EXERCISE DETAILS — Can the data below be echoed back word for word?

SUPPLIED INFORMATION —

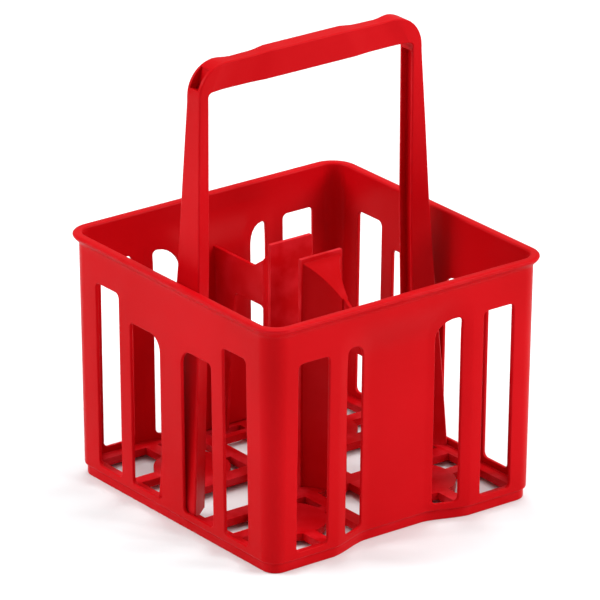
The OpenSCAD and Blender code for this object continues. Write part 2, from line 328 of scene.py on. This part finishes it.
def wall_panel(side, zs):
    """Both faces and the window edges of one wall, below the band."""
    windows = FLUTED_WINDOWS if side % 2 == 0 else PLAIN_WINDOWS
    halves = [(w, mirror) for w in windows for mirror in (False, True)]
    us = stations(side)
    border = [(u, zs[0]) for u in us[:-1]] + [(CORNER_C, z) for z in zs[:-1]]
    border += [(u, zs[-1]) for u in us[:0:-1]] + [(-CORNER_C, z) for z in zs[:0:-1]]
    loops = [border] + [window_loop(w, mirror, EDGE_R) for w, mirror in halves]
    points = [p for loop in loops for p in loop]
    if side % 2 == 0:
        points += flute_points(us, zs[0], windows)
    cut = delaunay_2d_cdt([Vector(p) for p in points], closed_edges(loops), [], 1, 1e-5)
    flat, tris = cut[0], cut[2]
    keep = []
    for tri in tris:
        u = sum(flat[i][0] for i in tri) / 3
        z = sum(flat[i][1] for i in tri) / 3
        if not hole_at(windows, u, z):
            keep.append(tri)
    skin = Skin()
    skin.add([wall_point(side, p[0], p[1], 0) for p in flat], keep)
    skin.add([wall_point(side, p[0], p[1], WALL_T) for p in flat],
             [tuple(reversed(t)) for t in keep])
    for w, mirror in halves:
        rings = []
        for a in (90, 60, 30, 0):
            grow = EDGE_R * (1 - math.cos(math.radians(a)))
            depth = EDGE_R * (1 - math.sin(math.radians(a)))
            rings.append((window_loop(w, mirror, grow), depth))
        rings += [(loop, WALL_T - depth) for loop, depth in reversed(rings)]
        numbers = row_numbers(len(rings), len(rings[0][0]))
        skin.add([wall_point(side, u, z, depth) for loop, depth in rings for u, z in loop],
                 strips(numbers, closed=True))
    return skin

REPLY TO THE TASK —
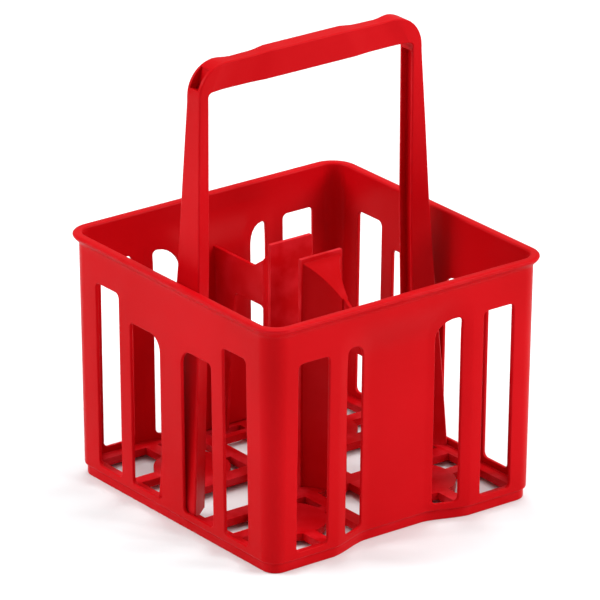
The OpenSCAD and Blender code for this object continues. Write part 2, from line 328 of scene.py on. This part finishes it.
def wall_panel(side, zs):
    """Both faces and the window edges of one wall, below the band."""
    windows = FLUTED_WINDOWS if side % 2 == 0 else PLAIN_WINDOWS
    halves = [(w, mirror) for w in windows for mirror in (False, True)]
    us = stations(side)
    border = [(u, zs[0]) for u in us[:-1]] + [(CORNER_C, z) for z in zs[:-1]]
    border += [(u, zs[-1]) for u in us[:0:-1]] + [(-CORNER_C, z) for z in zs[:0:-1]]
    loops = [border] + [window_loop(w, mirror, EDGE_R) for w, mirror in halves]
    points = [p for loop in loops for p in loop]
    if side % 2 == 0:
        points += flute_points(us, zs[0], windows)
    cut = delaunay_2d_cdt([Vector(p) for p in points], closed_edges(loops), [], 1, 1e-5)
    flat, tris = cut[0], cut[2]
    keep = []
    for tri in tris:
        u = sum(flat[i][0] for i in tri) / 3
        z = sum(flat[i][1] for i in tri) / 3
        if not hole_at(windows, u, z):
            keep.append(tri)
    skin = Skin()
    skin.add([wall_point(side, p[0], p[1], 0) for p in flat], keep)
    skin.add([wall_point(side, p[0], p[1], WALL_T) for p in flat],
             [tuple(reversed(t)) for t in keep])
    for w, mirror in halves:
        rings = []
        for a in (90, 60, 30, 0):
            grow = EDGE_R * (1 - math.cos(math.radians(a)))
            depth = EDGE_R * (1 - math.sin(math.radians(a)))
            rings.append((window_loop(w, mirror, grow), depth))
        rings += [(loop, WALL_T - depth) for loop, depth in reversed(rings)]
        numbers = row_numbers(len(rings), len(rings[0][0]))
        skin.add([wall_point(side, u, z, depth) for loop, depth in rings for u, z in loop],
                 strips(numbers, closed=True))
    return skin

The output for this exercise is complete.